Es sei "eine Schande", dass Kickl "Stellung gegen europäische Grundwerte bezieht", wurde indes der FDP-Innenpolitiker Konstantin Kuhle in dem Bericht zitiert. Der Bundestagsabgeordnete betonte den Stellenwert des Europarats und der Grundrechte. "Gerade die Europäische Menschenrechtskonvention schützt uns vor Politikern wie Herrn Kickl", meinte Kuhle.

An anderer Stelle im politischen Berlin fühlte man sich mit Blick auf Kickls Äußerungen sogar an das Rechtsverständnis von Carl Schmitt (1888-1985) erinnert, hieß es in dem Bericht. Der umstrittene Staatsrechtler hatte den Versuch unternommen, die nationalsozialistische Diktatur juristisch zu legitimieren.

Deutsch: "Innenminister beschämt Mehrheit der Österreicher"

Oskar Deutsch, der Präsident der Israelitischen Kultusgemeinde in Wien hob im Gespräch mit der SZ den essenziellen Stellenwert der von Kickl infrage gestellten Menschenrechtskonvention hervor. "Die Republik ist der Menschlichkeit verpflichtet, und zwar gegenüber jedem Menschen", sagte Deutsch.
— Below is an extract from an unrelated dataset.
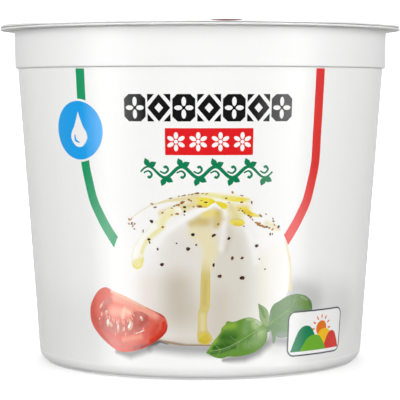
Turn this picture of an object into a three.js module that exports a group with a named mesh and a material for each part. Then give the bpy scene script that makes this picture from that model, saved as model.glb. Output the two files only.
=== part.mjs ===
// A shut, heat-sealed tub of fresh cheese: a tapered white plastic tub with a stacking
// band and a flange round its mouth, closed by a film that is sealed onto the flange.
// Millimetres, +Z up. The origin is the middle of the base, and the front faces -Y.
import * as THREE from 'three';

// Tub: one moulding, filled up to the film, so it is one solid.
const BAND_BOTTOM_HEIGHT = 86.0; // the step under the stacking band
const WALL_TOP_RADIUS = 53.95; // where the tapered wall meets the step
const WALL_BASE_RADIUS = 47.6; // the wall's line carried on down to the floor
const BAND_BOTTOM_RADIUS = 54.75;
const BAND_TOP_RADIUS = 54.95;
const BAND_EDGE_ROUND = 0.45; // round of the band's lower edge
const HEEL_RADIUS = 3.5; // round between the wall and the foot
const FOOT_INNER_RADIUS = 39.5; // inner edge of the ring that the tub stands on
const RECESS_DEPTH = 1.2; // the base panel is raised by this inside the foot ring
const RECESS_SLOPE = 1.0;

// Flange: the flat ring that the film is sealed onto.
const FLANGE_RADIUS = 59.0;
const FLANGE_UNDERSIDE = 97.05;
const FLANGE_TOP = 97.65;
const FLANGE_EDGE_ROUND = 0.25;
const FLANGE_FILLET = 0.5; // between the band and the flange's underside

// Film: sealed flat on the flange, slightly domed inside it and a little wavy at its free edge.
const FILM_RADIUS = 58.9;
const FILM_THICKNESS = 0.3;
const FILM_DOME = 0.7; // how far the middle stands above the sealed ring
const SEAL_INNER_RADIUS = 54.0;
const SEAL_OUTER_RADIUS = 57.0;
const EDGE_LIFT = 0.33; // mean lift of the free edge off the flange
const EDGE_ROLL = 0.35; // the very edge curls down to this share of the lift
const EDGE_ROLL_WIDTH = 0.25;
// Ripples round the free edge: waves in a full turn, height, and the angle of a crest.
const EDGE_RIPPLES = [
  { waves: 11, height: 0.09, crest: -0.42 },
  { waves: 5, height: 0.07, crest: -1.15 },
];
// Two lips where the edge curls up further: the angle of the lip, its half width and height.
const EDGE_LIPS = [
  { angle: -1.27, width: 0.16, height: 0.36 },
  { angle: 0.78, width: 0.25, height: 0.18 },
];

const TURN_SEGMENTS = 96;
const ARC_STEPS = 3; // divisions of a quarter turn in a profile, doubled by Path

// Turns a profile of (radius, height) points about the upright axis.
function turned(profile) {
  const geometry = new THREE.LatheGeometry(profile, TURN_SEGMENTS);
  geometry.rotateX(Math.PI / 2);
  return geometry;
}

function tubProfile() {
  const lean = Math.atan2(WALL_TOP_RADIUS - WALL_BASE_RADIUS, BAND_BOTTOM_HEIGHT);
  const wallRadius = (height) => WALL_BASE_RADIUS + height * Math.tan(lean);
  const heelCentre = wallRadius(HEEL_RADIUS) - HEEL_RADIUS / Math.cos(lean);
  const bandRoundCentre = BAND_BOTTOM_RADIUS - BAND_EDGE_ROUND;
  const fillet = FLANGE_FILLET;
  const round = FLANGE_EDGE_ROUND;
  const path = new THREE.Path();
  path.moveTo(0, RECESS_DEPTH);
  path.lineTo(FOOT_INNER_RADIUS - RECESS_SLOPE, RECESS_DEPTH);
  path.lineTo(FOOT_INNER_RADIUS, 0);
  path.lineTo(heelCentre, 0);
  path.absarc(heelCentre, HEEL_RADIUS, HEEL_RADIUS, -Math.PI / 2, -lean, false);
  path.lineTo(WALL_TOP_RADIUS, BAND_BOTTOM_HEIGHT);
  path.lineTo(bandRoundCentre, BAND_BOTTOM_HEIGHT);
  path.absarc(bandRoundCentre, BAND_BOTTOM_HEIGHT + BAND_EDGE_ROUND, BAND_EDGE_ROUND, -Math.PI / 2, 0, false);
  path.lineTo(BAND_TOP_RADIUS, FLANGE_UNDERSIDE - fillet);
  path.absarc(BAND_TOP_RADIUS + fillet, FLANGE_UNDERSIDE - fillet, fillet, Math.PI, Math.PI / 2, true);
  path.lineTo(FLANGE_RADIUS - round, FLANGE_UNDERSIDE);
  path.absarc(FLANGE_RADIUS - round, FLANGE_UNDERSIDE + round, round, -Math.PI / 2, 0, false);
  path.absarc(FLANGE_RADIUS - round, FLANGE_TOP - round, round, 0, Math.PI / 2, false);
  path.lineTo(0, FLANGE_TOP);
  return path.getPoints(ARC_STEPS);
}

// How far the film's free edge stands off the flange, by the angle round the tub.
function edgeLift(angle) {
  let lift = EDGE_LIFT;
  for (const ripple of EDGE_RIPPLES) {
    lift += ripple.height * Math.cos(ripple.waves * (angle - ripple.crest));
  }
  for (const lip of EDGE_LIPS) {
    lift += lip.height * Math.exp(-(((angle - lip.angle) / lip.width) ** 2));
  }
  return lift;
}

function filmGeometry() {
  const rings = 4;
  const underside = [0, SEAL_INNER_RADIUS, SEAL_OUTER_RADIUS, FILM_RADIUS - EDGE_ROLL_WIDTH, FILM_RADIUS];
  const profile = underside.map((radius) => new THREE.Vector2(radius, FLANGE_TOP));
  profile.push(new THREE.Vector2(FILM_RADIUS, FLANGE_TOP + FILM_THICKNESS));
  profile.push(new THREE.Vector2(SEAL_OUTER_RADIUS, FLANGE_TOP + FILM_THICKNESS));
  for (let ring = 0; ring <= rings; ring++) {
    const share = 1 - ring / rings;
    const rise = FILM_DOME * Math.cos((share * Math.PI) / 2) ** 2;
    profile.push(new THREE.Vector2(SEAL_INNER_RADIUS * share, FLANGE_TOP + FILM_THICKNESS + rise));
  }
  const geometry = turned(profile);
  const position = geometry.getAttribute('position');
  for (let i = 0; i < position.count; i++) {
    const radius = Math.hypot(position.getX(i), position.getY(i));
    const rolled = radius > FILM_RADIUS - 0.01 && position.getZ(i) < FLANGE_TOP + 0.01;
    const share = rolled ? EDGE_ROLL : THREE.MathUtils.smoothstep(radius, SEAL_OUTER_RADIUS, FILM_RADIUS);
    // The angle is counted from the front, towards +X.
    const angle = Math.atan2(position.getX(i), -position.getY(i));
    position.setZ(i, position.getZ(i) + share * edgeLift(angle));
  }
  geometry.computeVertexNormals();
  return geometry;
}

function named(name, geometry, material) {
  const mesh = new THREE.Mesh(geometry, material);
  mesh.name = name;
  return mesh;
}

const whitePlastic = new THREE.MeshStandardMaterial({ color: 0xf4f4f3, roughness: 0.35, metalness: 0 });
const whiteFilm = new THREE.MeshStandardMaterial({ color: 0xf6f6f4, roughness: 0.25, metalness: 0 });

const pack = new THREE.Group();
pack.add(named('tub', turned(tubProfile()), whitePlastic));
pack.add(named('lid_film', filmGeometry(), whiteFilm));

export default pack;
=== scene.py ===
import math

import bpy
import numpy as np
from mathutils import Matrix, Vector
from mathutils.geometry import delaunay_2d_cdt


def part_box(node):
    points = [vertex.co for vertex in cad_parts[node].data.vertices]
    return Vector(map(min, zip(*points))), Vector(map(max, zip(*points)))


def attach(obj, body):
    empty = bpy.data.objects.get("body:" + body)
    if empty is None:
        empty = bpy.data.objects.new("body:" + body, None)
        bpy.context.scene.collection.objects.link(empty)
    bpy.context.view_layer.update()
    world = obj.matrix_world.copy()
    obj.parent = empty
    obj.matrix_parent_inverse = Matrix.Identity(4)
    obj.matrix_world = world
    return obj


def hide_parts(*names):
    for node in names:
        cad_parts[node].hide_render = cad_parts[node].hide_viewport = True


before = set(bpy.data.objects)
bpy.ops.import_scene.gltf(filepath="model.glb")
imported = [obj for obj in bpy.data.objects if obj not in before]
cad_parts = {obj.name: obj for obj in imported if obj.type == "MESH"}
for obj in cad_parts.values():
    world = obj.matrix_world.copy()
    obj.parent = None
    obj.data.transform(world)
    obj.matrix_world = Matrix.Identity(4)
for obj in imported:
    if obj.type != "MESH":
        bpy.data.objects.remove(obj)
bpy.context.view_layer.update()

# --- Tub ---------------------------------------------------------------------------
# One injection moulding of white polypropylene: a tapered wall on a rounded heel and
# a foot ring, a straight stacking band, and the flat flange that the lid is sealed to.
# The sizes are millimetres, as everywhere below, and MM turns them into metres.

MM = 0.001
FLANGE_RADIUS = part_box("tub")[1].x / MM
FLANGE_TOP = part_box("tub")[1].z / MM
FLANGE_THICKNESS = 0.6
FLANGE_UNDERSIDE = FLANGE_TOP - FLANGE_THICKNESS
FLANGE_EDGE_ROUND = 0.25
FLANGE_FILLET = 0.5
BAND_TOP_RADIUS = 54.95
BAND_BOTTOM_RADIUS = 54.75
BAND_BOTTOM_HEIGHT = 86.0
BAND_EDGE_ROUND = 0.45
STEP_FILLET = 0.15
WALL_TOP_RADIUS = 53.95
WALL_BASE_RADIUS = 47.6
WALL_LEAN = math.atan2(WALL_TOP_RADIUS - WALL_BASE_RADIUS, BAND_BOTTOM_HEIGHT)
HEEL_RADIUS = 3.5
FOOT_INNER_RADIUS = 39.5
FOOT_RADIUS = 45.9
FOOT_HEIGHT = 0.7
FOOT_ROUND = 0.12
RECESS_DEPTH = 1.2
RECESS_SLOPE = 1.0
GATE_RADIUS = 1.6
GATE_SLOPE = 0.3
GATE_HEIGHT = 0.35
TURN_SEGMENTS = 288
TUB_WHITE = (0.86, 0.86, 0.855, 1)
# The heel is painted a little greyer, as shade low on the tub: the colour of
# the painted shade, and the heights between which it fades out.
HEEL_SHADE_WHITE = (0.79, 0.79, 0.785, 1)
HEEL_SHADE_FADE = (3.0 * MM, 4.2 * MM)
TUB_SCATTER = (2.2 * MM, 2.0 * MM, 1.8 * MM)
TUB_GRAIN = 0.25
GRAIN_DEPTH = 0.05 * MM
# Noise keeps to the middle of its range: how much of it is used, and the roughness it gives.
NOISE_RANGE = (0.3, 0.7)
SATIN = (0.30, 0.38)


def wall_radius(height):
    """Radius of the tapered wall at a height."""
    return WALL_BASE_RADIUS + height * math.tan(WALL_LEAN)


def arc(centre, radius, start, end, steps):
    """Points of an arc in a (radius, height) profile, by angles in degrees."""
    angles = [math.radians(start + (end - start) * i / steps) for i in range(steps + 1)]
    return [(centre[0] + radius * math.cos(a), centre[1] + radius * math.sin(a)) for a in angles]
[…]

Der Kern der Menschenrechtskonvention seit nicht zuletzt unter dem Eindruck von Millionen Shoa-Opfern entstanden, dem Holocaust. "Der Innenminister liegt nicht nur falsch, sondern er beschämt die überwältigende Mehrheit der Österreicherinnen und Österreicher", sagte Deutsch.

>> zum Exklusivbericht auf "SZ.de"

Auf einen Blick

FPÖ-Innenminister Herbert Kickl hat am Dienstagabend im ORF-"Report" angekündigt, Grundregeln hinterfragen zu wollen, denn, man müsse darauf achten, nicht über die eigenen Gesetze zu stolpern. Vielfach seien dies in den Augen Kickls "irgendwelche seltsamen rechtlichen Konstruktionen, teilweise viele, viele Jahre alt aus ganz anderen Situationen heraus entstanden", über die er eine Debatte führen möchte - und erntete umgehend Kritik seitens der Opposition und von Richter-Präsidentin Sabine Matejka sowie Rückendeckung aus der FPÖ.

Aus den Reihen des Koalitionspartners ÖVP meldete sich Justizminister Josef Moser zu Wort, der betonte: "In einem Rechtsstaat steht das Recht an oberster Stelle." In der österreichischen Verfassung sei klar geregelt, dass die gesamte Verwaltung nur auf Basis der Gesetze ausgeübt werden dürfe. "Ich bin mir sicher, dass auch der Bundesminister Kickl sich daran halten wird", so Moser, mit dem Kickl seit dem Jahreswechsel einen öffentlichen Zwist lebt - Thema: Asyl.

Am Donnerstag meldete sich schließlich Kanzler Kurz zu Wort und betonte am Rande des Weltwirtschaftsforums in Davos, er habe mit Kickl telefoniert und ihm "sehr klar meine Meinung gesagt".